──────── Collected data ────────

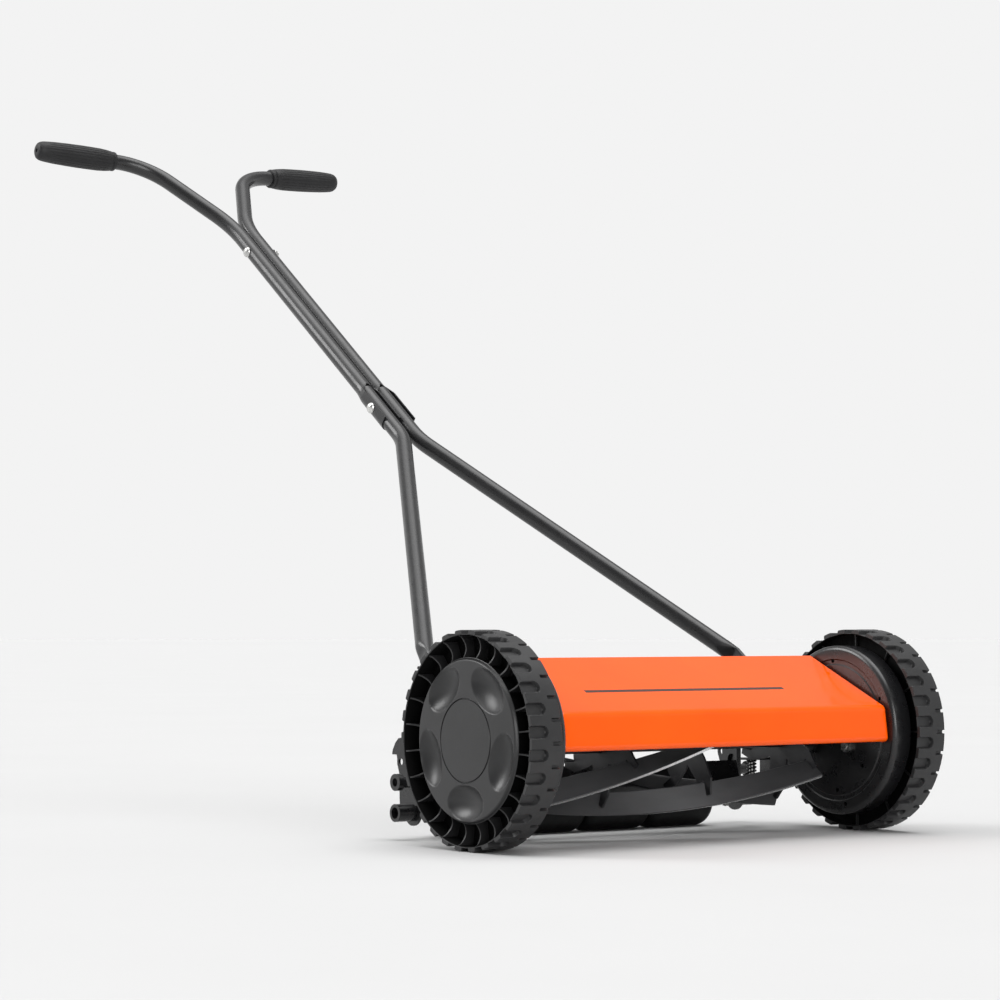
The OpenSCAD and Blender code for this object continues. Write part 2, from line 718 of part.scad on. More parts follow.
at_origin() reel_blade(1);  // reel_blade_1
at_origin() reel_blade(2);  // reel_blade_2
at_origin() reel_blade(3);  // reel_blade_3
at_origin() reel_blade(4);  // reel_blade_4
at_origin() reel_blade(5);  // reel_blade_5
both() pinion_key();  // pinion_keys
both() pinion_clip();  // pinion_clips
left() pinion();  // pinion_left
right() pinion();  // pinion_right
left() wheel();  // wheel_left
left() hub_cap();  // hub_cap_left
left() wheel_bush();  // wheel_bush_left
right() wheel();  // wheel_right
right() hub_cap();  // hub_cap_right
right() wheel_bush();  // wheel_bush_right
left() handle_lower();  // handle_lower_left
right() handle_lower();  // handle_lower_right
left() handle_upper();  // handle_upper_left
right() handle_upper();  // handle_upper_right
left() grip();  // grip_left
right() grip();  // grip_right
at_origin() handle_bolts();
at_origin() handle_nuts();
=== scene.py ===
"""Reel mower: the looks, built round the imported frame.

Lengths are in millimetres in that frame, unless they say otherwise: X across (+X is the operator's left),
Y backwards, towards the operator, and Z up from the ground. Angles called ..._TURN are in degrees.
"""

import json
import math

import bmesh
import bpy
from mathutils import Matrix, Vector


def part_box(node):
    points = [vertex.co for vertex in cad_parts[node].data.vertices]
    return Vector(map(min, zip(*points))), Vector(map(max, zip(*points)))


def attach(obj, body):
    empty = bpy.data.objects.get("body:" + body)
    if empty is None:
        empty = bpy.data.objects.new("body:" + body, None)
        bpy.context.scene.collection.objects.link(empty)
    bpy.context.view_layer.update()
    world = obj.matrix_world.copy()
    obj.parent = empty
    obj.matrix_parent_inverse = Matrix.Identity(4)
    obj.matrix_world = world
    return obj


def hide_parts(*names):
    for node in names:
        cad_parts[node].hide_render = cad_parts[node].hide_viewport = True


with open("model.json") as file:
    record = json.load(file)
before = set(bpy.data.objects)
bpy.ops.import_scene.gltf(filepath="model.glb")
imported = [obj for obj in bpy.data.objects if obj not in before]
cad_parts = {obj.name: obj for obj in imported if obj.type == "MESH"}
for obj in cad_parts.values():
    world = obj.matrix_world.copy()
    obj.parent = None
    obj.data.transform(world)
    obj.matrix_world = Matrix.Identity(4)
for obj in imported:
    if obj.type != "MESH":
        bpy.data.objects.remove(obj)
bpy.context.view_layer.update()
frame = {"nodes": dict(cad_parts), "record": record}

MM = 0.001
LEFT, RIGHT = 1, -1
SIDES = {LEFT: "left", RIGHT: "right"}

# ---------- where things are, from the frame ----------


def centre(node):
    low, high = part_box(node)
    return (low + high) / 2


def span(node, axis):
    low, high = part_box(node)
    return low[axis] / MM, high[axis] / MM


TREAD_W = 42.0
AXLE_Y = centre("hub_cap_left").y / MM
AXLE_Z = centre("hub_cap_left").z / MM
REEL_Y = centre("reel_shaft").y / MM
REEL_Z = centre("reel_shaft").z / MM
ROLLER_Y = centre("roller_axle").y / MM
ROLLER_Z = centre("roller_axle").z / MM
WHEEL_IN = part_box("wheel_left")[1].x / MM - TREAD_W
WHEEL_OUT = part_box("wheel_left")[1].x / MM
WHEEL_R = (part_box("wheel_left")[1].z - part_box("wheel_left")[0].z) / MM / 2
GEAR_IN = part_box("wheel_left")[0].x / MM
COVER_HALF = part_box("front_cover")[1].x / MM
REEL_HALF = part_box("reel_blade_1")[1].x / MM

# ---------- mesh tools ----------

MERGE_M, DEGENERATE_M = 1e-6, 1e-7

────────

Requirement:
Copy out the whole listing, exactly as written.

Exercise response:
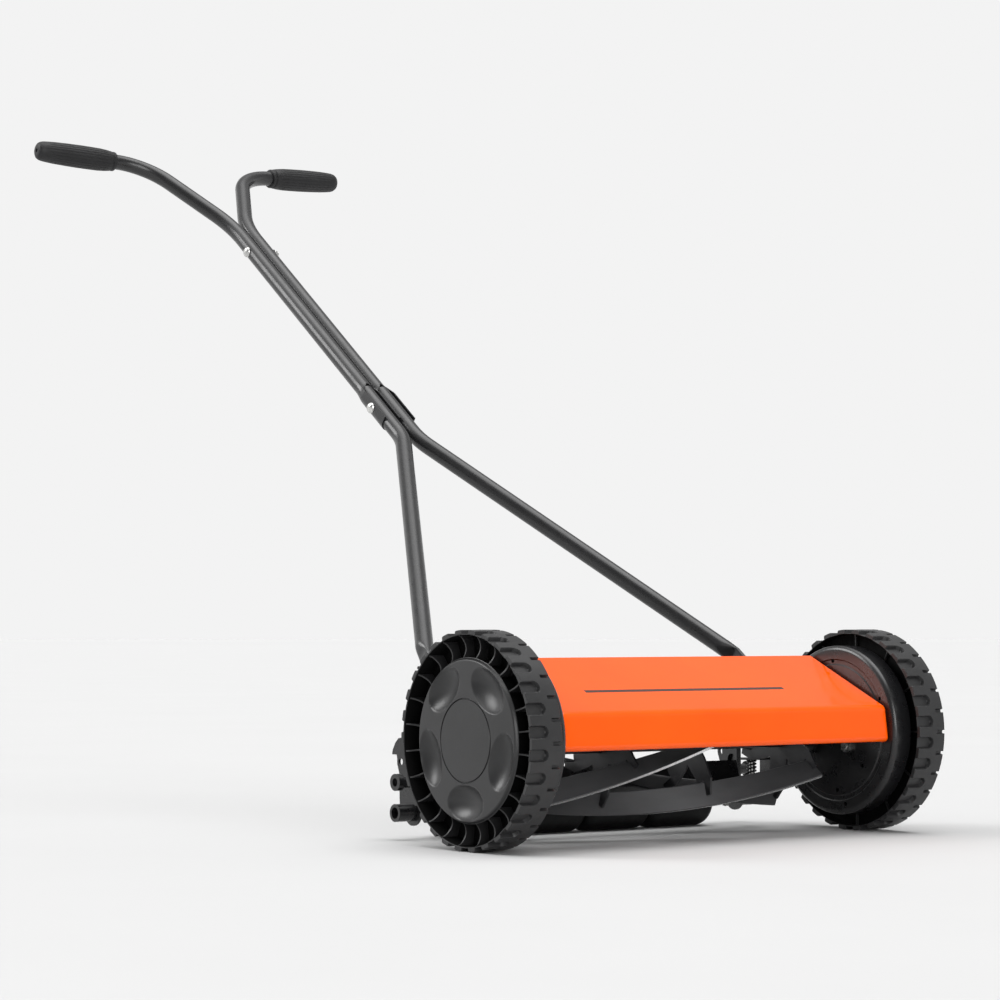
The OpenSCAD and Blender code for this object continues. Write part 2, from line 718 of part.scad on. More parts follow.
at_origin() reel_blade(1);  // reel_blade_1
at_origin() reel_blade(2);  // reel_blade_2
at_origin() reel_blade(3);  // reel_blade_3
at_origin() reel_blade(4);  // reel_blade_4
at_origin() reel_blade(5);  // reel_blade_5
both() pinion_key();  // pinion_keys
both() pinion_clip();  // pinion_clips
left() pinion();  // pinion_left
right() pinion();  // pinion_right
left() wheel();  // wheel_left
left() hub_cap();  // hub_cap_left
left() wheel_bush();  // wheel_bush_left
right() wheel();  // wheel_right
right() hub_cap();  // hub_cap_right
right() wheel_bush();  // wheel_bush_right
left() handle_lower();  // handle_lower_left
right() handle_lower();  // handle_lower_right
left() handle_upper();  // handle_upper_left
right() handle_upper();  // handle_upper_right
left() grip();  // grip_left
right() grip();  // grip_right
at_origin() handle_bolts();
at_origin() handle_nuts();
=== scene.py ===
"""Reel mower: the looks, built round the imported frame.

Lengths are in millimetres in that frame, unless they say otherwise: X across (+X is the operator's left),
Y backwards, towards the operator, and Z up from the ground. Angles called ..._TURN are in degrees.
"""

import json
import math

import bmesh
import bpy
from mathutils import Matrix, Vector


def part_box(node):
    points = [vertex.co for vertex in cad_parts[node].data.vertices]
    return Vector(map(min, zip(*points))), Vector(map(max, zip(*points)))


def attach(obj, body):
    empty = bpy.data.objects.get("body:" + body)
    if empty is None:
        empty = bpy.data.objects.new("body:" + body, None)
        bpy.context.scene.collection.objects.link(empty)
    bpy.context.view_layer.update()
    world = obj.matrix_world.copy()
    obj.parent = empty
    obj.matrix_parent_inverse = Matrix.Identity(4)
    obj.matrix_world = world
    return obj


def hide_parts(*names):
    for node in names:
        cad_parts[node].hide_render = cad_parts[node].hide_viewport = True


with open("model.json") as file:
    record = json.load(file)
before = set(bpy.data.objects)
bpy.ops.import_scene.gltf(filepath="model.glb")
imported = [obj for obj in bpy.data.objects if obj not in before]
cad_parts = {obj.name: obj for obj in imported if obj.type == "MESH"}
for obj in cad_parts.values():
    world = obj.matrix_world.copy()
    obj.parent = None
    obj.data.transform(world)
    obj.matrix_world = Matrix.Identity(4)
for obj in imported:
    if obj.type != "MESH":
        bpy.data.objects.remove(obj)
bpy.context.view_layer.update()
frame = {"nodes": dict(cad_parts), "record": record}

MM = 0.001
LEFT, RIGHT = 1, -1
SIDES = {LEFT: "left", RIGHT: "right"}

# ---------- where things are, from the frame ----------


def centre(node):
    low, high = part_box(node)
    return (low + high) / 2


def span(node, axis):
    low, high = part_box(node)
    return low[axis] / MM, high[axis] / MM


TREAD_W = 42.0
AXLE_Y = centre("hub_cap_left").y / MM
AXLE_Z = centre("hub_cap_left").z / MM
REEL_Y = centre("reel_shaft").y / MM
REEL_Z = centre("reel_shaft").z / MM
ROLLER_Y = centre("roller_axle").y / MM
ROLLER_Z = centre("roller_axle").z / MM
WHEEL_IN = part_box("wheel_left")[1].x / MM - TREAD_W
WHEEL_OUT = part_box("wheel_left")[1].x / MM
WHEEL_R = (part_box("wheel_left")[1].z - part_box("wheel_left")[0].z) / MM / 2
GEAR_IN = part_box("wheel_left")[0].x / MM
COVER_HALF = part_box("front_cover")[1].x / MM
REEL_HALF = part_box("reel_blade_1")[1].x / MM

# ---------- mesh tools ----------

MERGE_M, DEGENERATE_M = 1e-6, 1e-7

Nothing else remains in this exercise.